Il tutto mentre povertà e cambiamenti climatici pongono sfide finanziarie altissime. Secondo lo studio condotto da un gruppo di esperti per conto del G20 nel 2023, da qui al 2030 il Sud del mondo (Cina esclusa) ha bisogno ogni anno di investimenti pari a 5.400 miliardi di dollari, di cui 3mila per affrontare la crisi climatica e 2.400 per combattere la miseria. Ciò nonostante nel 2023 i governi del Sud hanno speso per il servizio del debito 12 volte e mezzo in più di quanto non abbiano speso per difendersi dai cambiamenti climatici.
A causa dei loro crediti, i Paesi ricchi contribuiscono pesantemente a questo tipo di dirottamento, ed è per questo che la parte più sensibile della società civile insiste affinché vengano annullati almeno i crediti vantati verso i Paesi più poveri. In tutto una settantina di nazioni, che secondo i dati forniti dalla Banca Mondiale detengono collettivamente un debito verso l’estero di 1.100 miliardi di dollari, che nel 2023 ha comportato l’esborso di 96,2 miliardi, di cui 34,6 per interessi. Un esborso che compromette qualsiasi possibilità di sviluppo. considerato che corrisponde al 16% degli introiti delle loro esportazioni.

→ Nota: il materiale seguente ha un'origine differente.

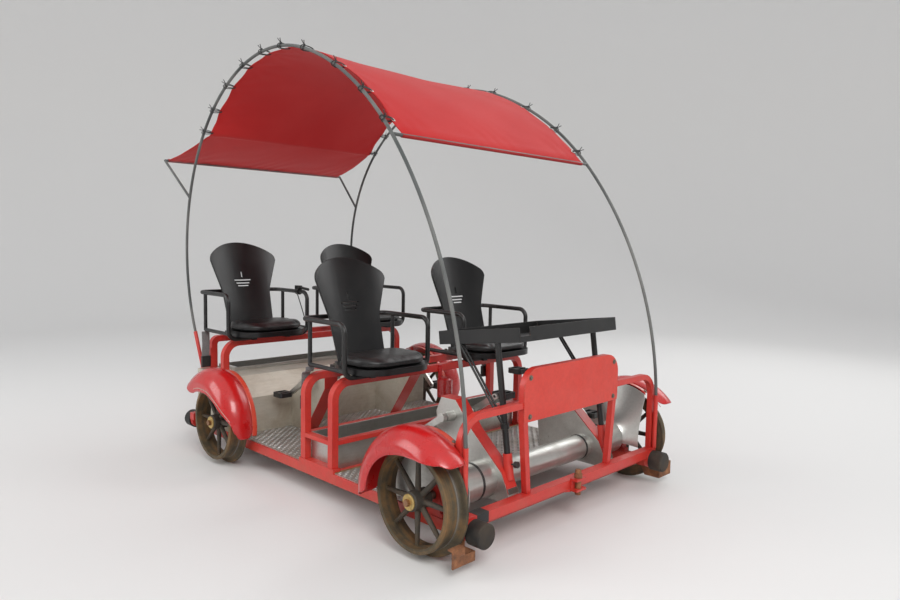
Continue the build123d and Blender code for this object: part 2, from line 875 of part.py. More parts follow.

La richiesta di annullamento del debito è sostenuta dal fatto che, se guardiamo bene, non è il Sud bensì il Nord a essere debitore. Un debito formato nel tempo da secoli di oppressione e mal-sviluppo, che ha provocato danni sociali e ambientali altissimi al Sud del mondo, fra cui la fragilità economica che oggi lo costringe ad indebitarsi. Un concetto che Papa Francesco ha espresso chiaramente nel suo discorso tenuto il 1° gennaio 2025 in occasione della 58° giornata dedicata alla pace: «Debito estero e debito ecologico sono due facce della stessa medaglia, figli della stessa logica di sfruttamento che ha portato alla crisi del debito. Nello spirito di questo Anno Giubilare, sollecito la comunità internazionale a lavorare per l’annullamento del debito estero come riconoscimento del debito ecologico esistente fra Nord e Sud del mondo. Un appello di solidarietà che è prima di tutto un’esigenza di giustizia».